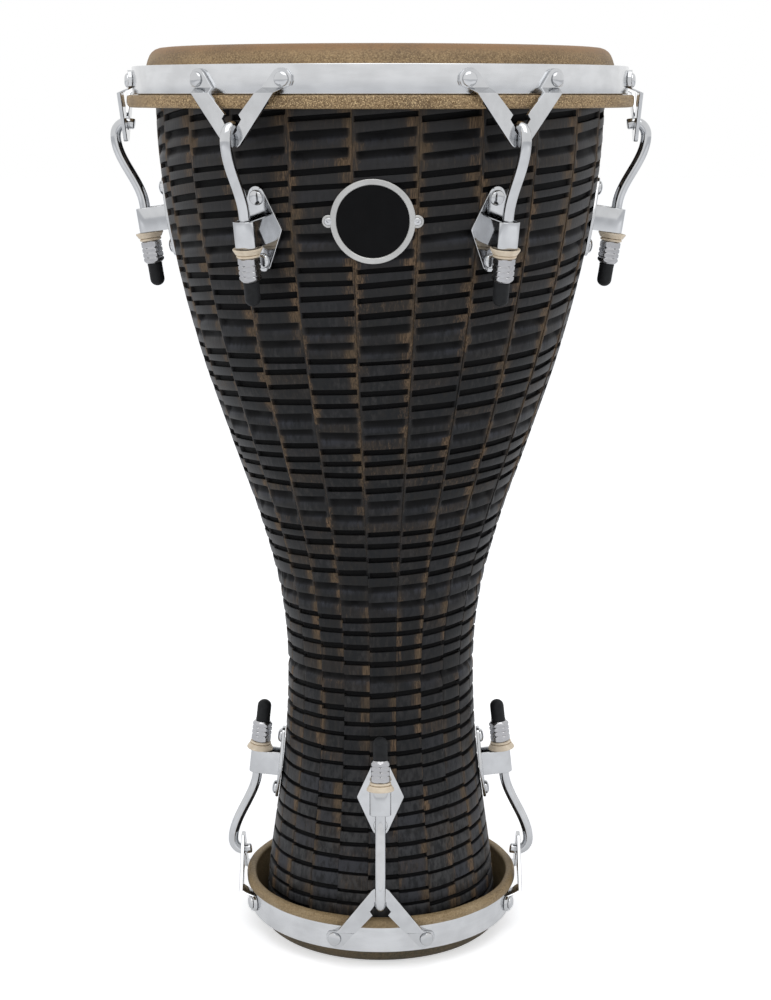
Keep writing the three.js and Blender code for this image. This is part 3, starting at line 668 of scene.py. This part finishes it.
def stave_tones(rows):
    """Wear, painted shade and painted sheen of each point of a stave's grid.

    Wear lies beside the joints: each side of a stave has a level that wanders with the height, and each ridge
    a width and a share of it. Here and there a whole ridge is worn a little. The depth value is painted
    shade in the grooves, with the dark lines at the joints. Painted sheen lies in the scoops, more on one
    half of each, and the same value gives some ridges a lighter random tone, more towards the foot."""
    stave, side, ridge = rows.stave, rows.side, rows.ridge
    handled, foot = rows.above(HANDLED), 1 - rows.above(LIGHTER_FOOT)
    knots = np.arange(WEAR_KNOTS)
    levels = [np.interp(rows.z / WEAR_STEP, knots, hashed(knots, stave, seed)) for seed in (5, 6)]
    level = np.where(side > 0, levels[0][:, None] + 0.12, levels[1][:, None] - 0.1)
    level = smooth_step(0.26 - 0.4 * handled - 0.2 * foot, 0.8 - 0.25 * handled, level)
    share = 0.35 + 0.65 * hashed(ridge, stave + 31, side)
    width = np.where(side > 0, 10.0, 7.0) * (0.25 + 0.75 * hashed(ridge, stave + 3, side))
    width = width * (1 + 0.35 * rows.above(MUCH_HANDLED))
    wear = level * share * (1 - smooth_step(width - 5, width + 1.5 + 2.5 * handled, rows.from_joint))
    line = (0.1 + 0.3 * hashed(ridge, stave + 23, side)) * rows.bowl
    line = line * (1 - smooth_step(0.5, 1.3, rows.from_joint))
    whole = (0.36 - 0.1 * handled) * hashed(ridge, stave + 17) ** 5
    wear = np.maximum(np.maximum(wear, line), whole)
    depth = rows.dark * rows.reach
    lean = rows.across * np.where(hashed(rows.groove, stave + 51) > 0.5, 1, -1)
    painted_sheen_and_tone = rows.shine * rows.reach * (0.25 + 0.75 * hashed(rows.groove, stave + 41))
    painted_sheen_and_tone = painted_sheen_and_tone * (0.3 + 0.7 * smooth_step(-0.8, 0.7, lean))
    painted_sheen_and_tone = painted_sheen_and_tone + (1 - depth) * (0.25 + 0.65 * foot) * hashed(ridge, stave + 61) ** 2
    # The depth value holds the painted groove shade and the joint lines; the sheen value holds painted sheen
    # and ridge tone
    tones = {"wear": wear, "depth": depth + 0.5 * rows.joint * (1 - rows.bowl), "painted_sheen_and_tone": painted_sheen_and_tone}
    return {name: [np.pad(values, ((1, 1), (0, INNER_POINTS)))] for name, values in tones.items()}


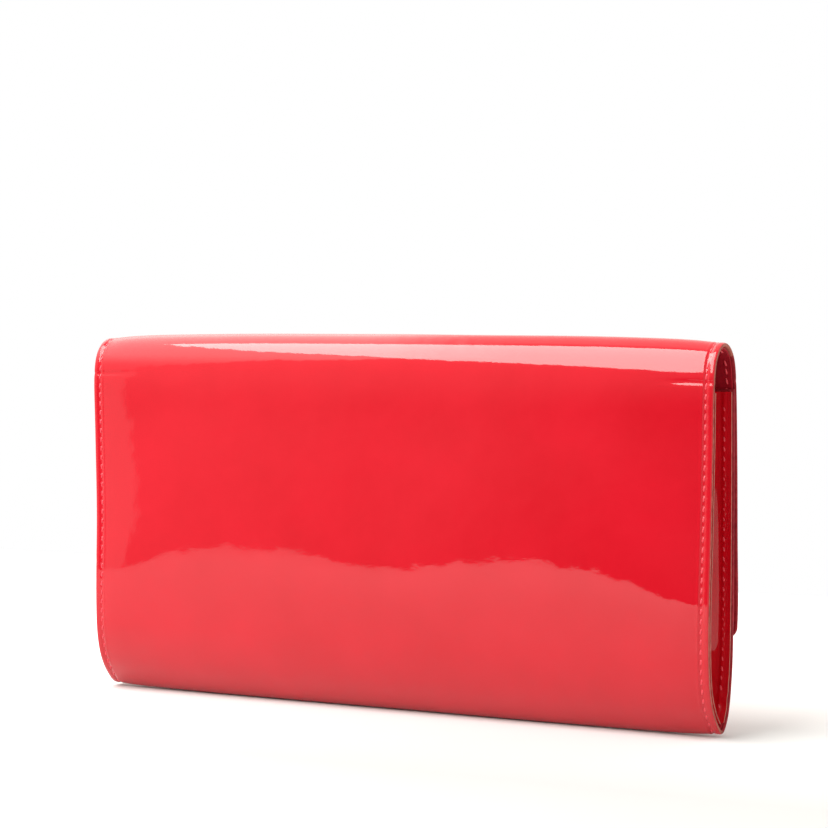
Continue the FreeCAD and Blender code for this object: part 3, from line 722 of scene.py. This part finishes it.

▬▬▬▬▬▬

## WHAT TO PRODUCE:
Repeat, exactly and only, the lines from the beginning of the material through the line that contains "a stave's grid.".

## RESPONSE TO THE TASK:
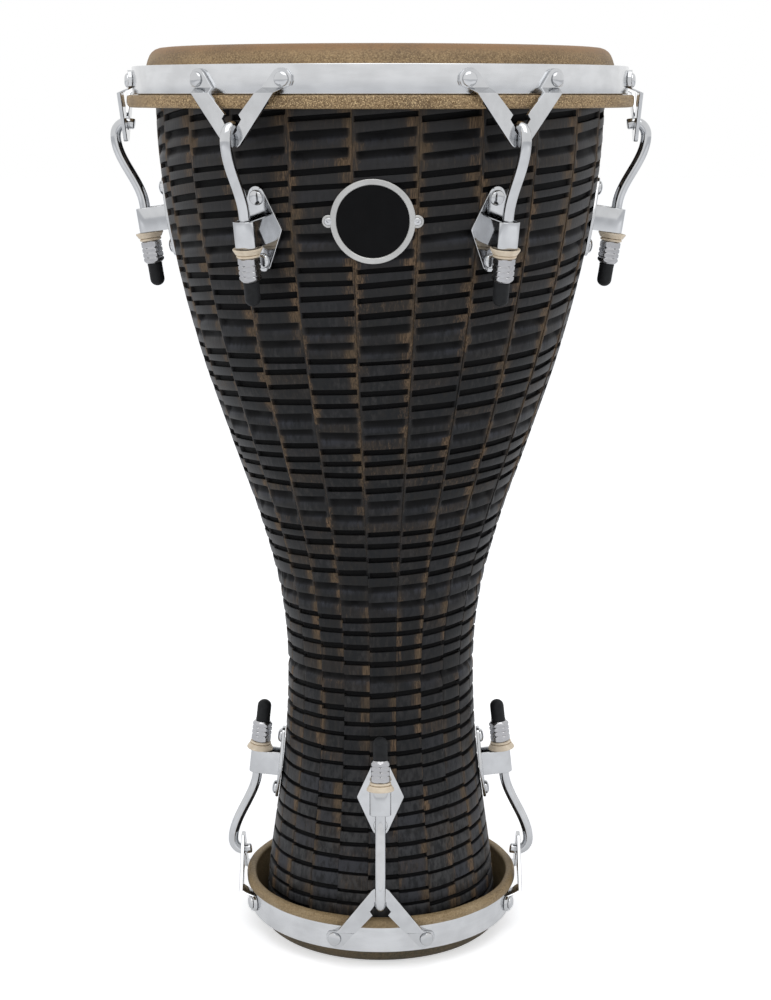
Keep writing the three.js and Blender code for this image. This is part 3, starting at line 668 of scene.py. This part finishes it.
def stave_tones(rows):
    """Wear, painted shade and painted sheen of each point of a stave's grid.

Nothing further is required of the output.